Actually, men have worn earrings throughout history. In most depictions the Buddha has elongated earlobes. He probably wore heavy earrings in his youth but later discarded them. Depicting the distended earlobes is supposed to show his rejection of those material possessions. Egyptian pharaoh Tutankhamun’s death mask shows earring boreholes. Friezes from Persepolis, the capital of the Persian Empire (550–330 BC), show warriors wearing earrings.

Like everything else, earrings are cyclical, they come and go. That’s my earring story.

Good Morning Lisboa

I arrived in Lisbon yesterday morning after a long, long day of traveling that started in Durango at 0600. Well, all of me arrived, except my guitar. (((I like William Gibson’s idea of the “Soul Delay” of long distance travel, whereby the soul can’t keep up and will invariably arrive later.))) Guitar had to travel as baggage, because the overheads for international flights are too small and I can’t afford a business-class ticket (((Business Class: no worries, your guitar can go into this closet. Economy: your guitar travels with the other suitcases or you won’t fly.))). I am not too worried because it’s a new case that was recommended by my luthier Keith Vizcarra, who also set the case up perfectly for the instrument. Plus this guitar will stay here and won’t have to travel for a long while. (((Tip: Don’t just buy a case and jam the guitar into it. Either take the time to set up the case yourself or ask a luthier to do it. It can make a huge difference. You don’t want the guitar to move even a fraction of an inch!!))) So I spent a long time at lost baggage in Lisbon which, after 22 hours of travel, isn’t fun. As the man, who created the claim, said: “Most likely you will get a call from us tomorrow and we will deliver the guitar case to your apartment. Most likely.”

Called an Uber to the airport. The driver called my mobile and asked me where I was, because it can be difficult to find the Uber pick up spot at this airport. I replied where Uber pick ups always happen, indicating that this wasn’t my first rodeo. A few minutes later he arrived and another twenty minutes later I was in my flat, or most of me was. Too wired to sleep and too tired to do much. Eventually I walked to a favorite cafe and had lunch. That helped. Went to the store and got a few basics, something to make for dinner, milk for morning coffee.

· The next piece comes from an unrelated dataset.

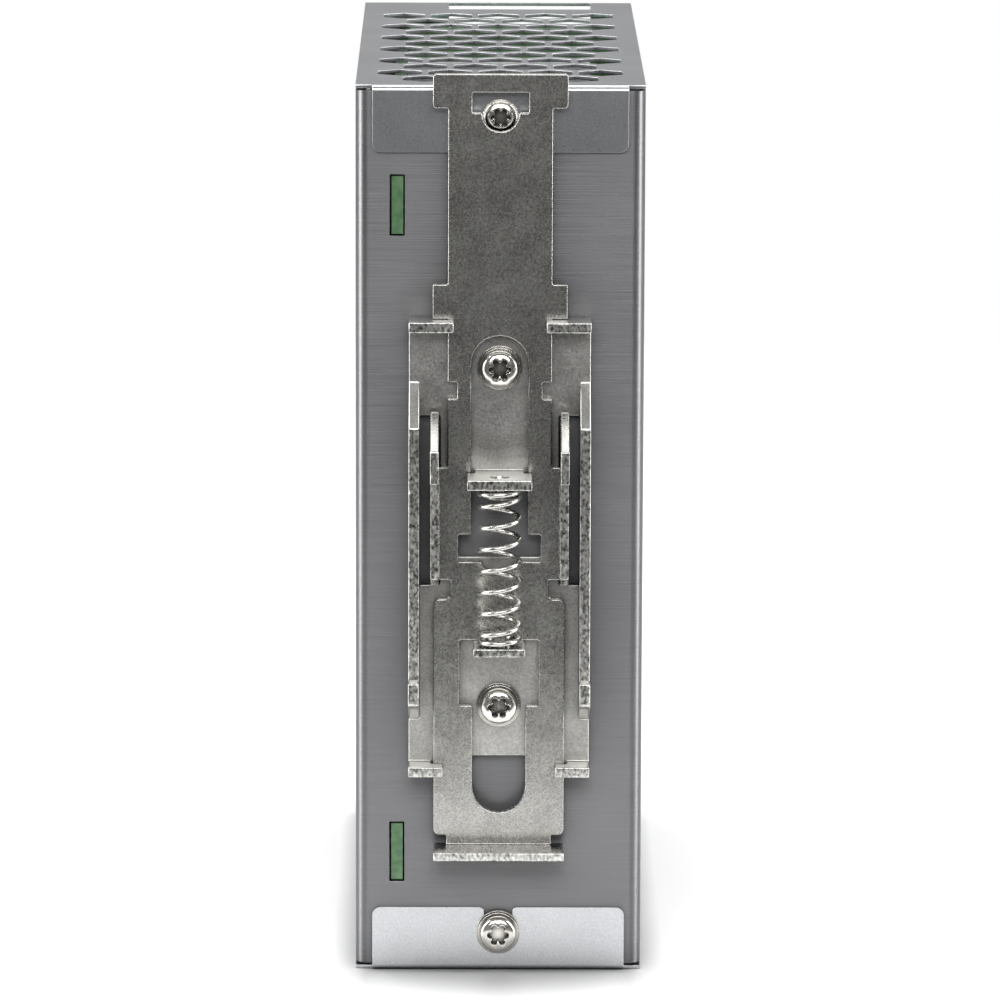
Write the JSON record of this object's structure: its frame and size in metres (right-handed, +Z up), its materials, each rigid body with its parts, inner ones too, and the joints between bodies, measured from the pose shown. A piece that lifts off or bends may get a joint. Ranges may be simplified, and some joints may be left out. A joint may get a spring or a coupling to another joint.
{
  "type": "din rail power supply",
  "caption": "Tall slim power supply in a vented sheet-metal case, with a sprung clip on its rear for a 35 mm rail and screw terminals at its front.",
  "frame": {"origin": "centre of the bounding box's footprint, on the surface that the bottom panel stands on", "axes": "+Z up the case, -Y out of the front with its terminals, +Y out of the rear with its rail clip, X across the width"},
  "size_m": [0.04, 0.1104, 0.1269],
  "materials": {
    "brushed_sheet": "brushed stainless sheet",
    "satin_sheet": "fine satin plated sheet",
    "nickel_plate": "speckled satin nickel plating",
    "spring_wire": "bright drawn wire",
    "bright_screw": "bright nickel plating",
    "circuit_board": "green solder mask",
    "terminal_plastic": "moulded plastic",
    "brass": "bare brass",
    "black_plastic": "moulded epoxy",
    "copper": "enamelled copper",
    "heat_sink": "plain aluminium",
    "yellow_film": "film case and tape",
    "blue_coating": "epoxy coating",
    "cream_film": "insulating film and ceramic",
    "ferrite": "ferrite",
    "clear_plastic": "clear plastic",
    "capacitor_sleeve": "printed-free sleeve over an aluminium can"
  },
  "bodies": {
    "case": {"rear_shell": "brushed_sheet", "front_frame": "satin_sheet", "clip_base": "nickel_plate", "clip_spring": "spring_wire", "clip_screw_lower": "bright_screw", "clip_nut_lower": "bright_screw", "clip_screw_upper": "bright_screw", "clip_nut_upper": "bright_screw", "frame_screw_top": "bright_screw", "frame_screw_bottom": "bright_screw", "main_board": "circuit_board", "board_spacer_lower": "brass", "board_screw_lower": "bright_screw", "board_spacer_upper": "brass", "board_screw_upper": "bright_screw", "insulation_sheet": "cream_film", "front_board": "circuit_board", "output_terminal": "terminal_plastic", "input_terminal": "terminal_plastic", "light_pipe": "clear_plastic", "status_led": "clear_plastic", "trimmer_body": "blue_coating", "input_fuse": "cream_film", "x_capacitor": "yellow_film", "line_choke_core": "ferrite", "line_choke_base": "black_plastic", "varistor": "blue_coating", "inrush_thermistor": "black_plastic", "bridge_rectifier": "black_plastic", "bulk_capacitor": "capacitor_sleeve", "primary_heat_sink": "heat_sink", "power_transistor": "black_plastic", "transformer_core": "ferrite", "transformer_winding": "yellow_film", "secondary_heat_sink": "heat_sink", "output_rectifier": "black_plastic", "output_inductor": "copper", "output_capacitor_1": "capacitor_sleeve", "output_capacitor_2": "capacitor_sleeve", "optocoupler": "black_plastic", "control_chip": "black_plastic"},
    "clip_slider": {"clip_slider": "nickel_plate"},
    "trimmer_rotor": {"trimmer_rotor": "cream_film"},
    "output_screw_1": {"output_screw_1": "bright_screw"},
    "output_clamp_1": {"output_clamp_1": "brass"},
    "output_screw_2": {"output_screw_2": "bright_screw"},
    "output_clamp_2": {"output_clamp_2": "brass"},
    "output_screw_3": {"output_screw_3": "bright_screw"},
    "output_clamp_3": {"output_clamp_3": "brass"},
    "output_screw_4": {"output_screw_4": "bright_screw"},
    "output_clamp_4": {"output_clamp_4": "brass"},
    "input_screw_1": {"input_screw_1": "bright_screw"},
    "input_clamp_1": {"input_clamp_1": "brass"},
    "input_screw_2": {"input_screw_2": "bright_screw"},
    "input_clamp_2": {"input_clamp_2": "brass"},
    "input_screw_3": {"input_screw_3": "bright_screw"},
    "input_clamp_3": {"input_clamp_3": "brass"}
  },
  "joints": [
    {"name": "clip_slide", "type": "slide", "parent": "case", "child": "clip_slider", "axis": [0, 0, 1], "range_m": [0, 0.01], "stiffness_N_per_m": 2600, "springref_m": -0.0038, "deforming": ["clip_spring"]},
    {"name": "trimmer_turn", "type": "hinge", "parent": "case", "child": "trimmer_rotor", "pos_m": [-0.00326, -0.0531, 0.0835], "axis": [0, 1, 0], "range_deg": [-130, 130]},
    {"name": "output_screw_1_turn", "type": "hinge", "parent": "case", "child": "output_screw_1", "pos_m": [-0.01088, -0.0532, 0.1138], "axis": [0, 1, 0], "range_deg": [0, 2520]},
    {"name": "output_clamp_1_slide", "type": "slide", "parent": "case", "child": "output_clamp_1", "axis": [0, -1, 0], "range_m": [0, 0.0035]},
    {"name": "output_screw_2_turn", "type": "hinge", "parent": "case", "child": "output_screw_2", "pos_m": [-0.0058, -0.0532, 0.1138], "axis": [0, 1, 0], "range_deg": [0, 2520]},
    {"name": "output_clamp_2_slide", "type": "slide", "parent": "case", "child": "output_clamp_2", "axis": [0, -1, 0], "range_m": [0, 0.0035]},
    {"name": "output_screw_3_turn", "type": "hinge", "parent": "case", "child": "output_screw_3", "pos_m": [-0.00072, -0.0532, 0.1138], "axis": [0, 1, 0], "range_deg": [0, 2520]},
    {"name": "output_clamp_3_slide", "type": "slide", "parent": "case", "child": "output_clamp_3", "axis": [0, -1, 0], "range_m": [0, 0.0035]},
    {"name": "output_screw_4_turn", "type": "hinge", "parent": "case", "child": "output_screw_4", "pos_m": [0.00436, -0.0532, 0.1138], "axis": [0, 1, 0], "range_deg": [0, 2520]},
    {"name": "output_clamp_4_slide", "type": "slide", "parent": "case", "child": "output_clamp_4", "axis": [0, -1, 0], "range_m": [0, 0.0035]},
    {"name": "input_screw_1_turn", "type": "hinge", "parent": "case", "child": "input_screw_1", "pos_m": [-0.0058, -0.0532, 0.0112], "axis": [0, 1, 0], "range_deg": [0, 2520]},
    {"name": "input_clamp_1_slide", "type": "slide", "parent": "case", "child": "input_clamp_1", "axis": [0, -1, 0], "range_m": [0, 0.0035]},
    {"name": "input_screw_2_turn", "type": "hinge", "parent": "case", "child": "input_screw_2", "pos_m": [-0.00072, -0.0532, 0.0112], "axis": [0, 1, 0], "range_deg": [0, 2520]},
    {"name": "input_clamp_2_slide", "type": "slide", "parent": "case", "child": "input_clamp_2", "axis": [0, -1, 0], "range_m": [0, 0.0035]},
    {"name": "input_screw_3_turn", "type": "hinge", "parent": "case", "child": "input_screw_3", "pos_m": [0.00436, -0.0532, 0.0112], "axis": [0, 1, 0], "range_deg": [0, 2520]},
    {"name": "input_clamp_3_slide", "type": "slide", "parent": "case", "child": "input_clamp_3", "axis": [0, -1, 0], "range_m": [0, 0.0035]}
  ]
}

Bought another type of oatmilk, hoping to eventually find something that can replace milk for me. The two milk products I haven’t been able to replace are yoghurt and milk for coffee. I love yoghurt.

I wanted to go to sleep at 1900 yesterday but made myself stay up until around 2200. This morning I feel much improved. While I am still waiting for my guitar, my “soul” must have caught up overnight. I got up and made coffee and enjoyed the light show of the morning sun in my apartment.


Good news: I just received a phone call from the airport. My guitar was found and will be delivered later today…

Suitcases on Cobblestone Streets

Venice is cursed. I walked cursed Venice in a cloud of confusion. Why did so many people bring so many roller suitcases? Did they not know they were coming to Venice? Did they not know Venice has a stone-stepped bridge every fifty yards? Sweat soaked beneath the savage sun, they heaved their suitcases — all of which were big enough to hide a dismembered body or two — up and down and huffed and seemed distraught at the amount of heaving required to make headway.

Walking Venice — Ridgeline issue 144

This opening paragraph from Craig Mod’s very enjoyable Ridgeline Newsletter could have been written about Lisbon as well. One hears them from afar, the tourists’ suitcases clattering up or down steep cobblestone streets, their wheels squealing from the abuse while the people get the workout of their lives. Mod calls this noise the Rimowa Thunderdome.

Some cities have cobblestone streets while the sidewalks are concrete or asphalt or otherwise fairly smooth. Not Lisbon. Here many sidewalks are made from a different color cobblestone, a smooth beige stone that becomes super treacherous when it rains. I am still experimenting with different pairs of shoes, hoping to find some that offer enough grip during a rain shower, so as not to break a leg. The experience of walking on snow in Santa Fe for thirty years gave my body the very useful ability to react to a slipping foot without going down. So far so good.

What’s the ideal baggage for travel? I don’t think there is one right way. Jon is in the duffel camp and has carried a Tumi duffel for at least two decades. It’s traveled all over the world and has been repaired several times. I used to be a duffel man but a few years ago I switched to a suitcase. There are times when it is so much easier to push a suitcase with one hand (those wheels have become really great, haven’t they!), with my backpack riding on top of the suitcase and the guitar case slung over the other shoulder, while Jon carries his bass case (not exactly light!) in one hand and the Tumi in the other. But arrive at a cobblestone street and he is the one smiling while I have to put the backpack on my back, hold on to the slipping shoulder strap of the guitar case, and drag the suitcase along pitifully.

A few things I have learned:

    – we carry more than we need to and could make do with less
    – be aware of the terrain of your destination
    – will you ride to the hotel or will you need to walk and carry or pull your luggage
    – suitcases, especially hard plastic or metal cases, break like oak trees while duffels can bend like bamboo
    – can your luggage be repaired or will it need to be replaced?

Even if a company replaces the broken suitcase, as they did with mine after the frame got bent, it would no longer lock properly, and a wheel came off, it’s a waste of materials and not a good solution.

Back to the clattering suitcases on cobblestone streets and sidewalks… Take heed and don’t start your journey with a long and exhausting and noisy nightmare of a walk.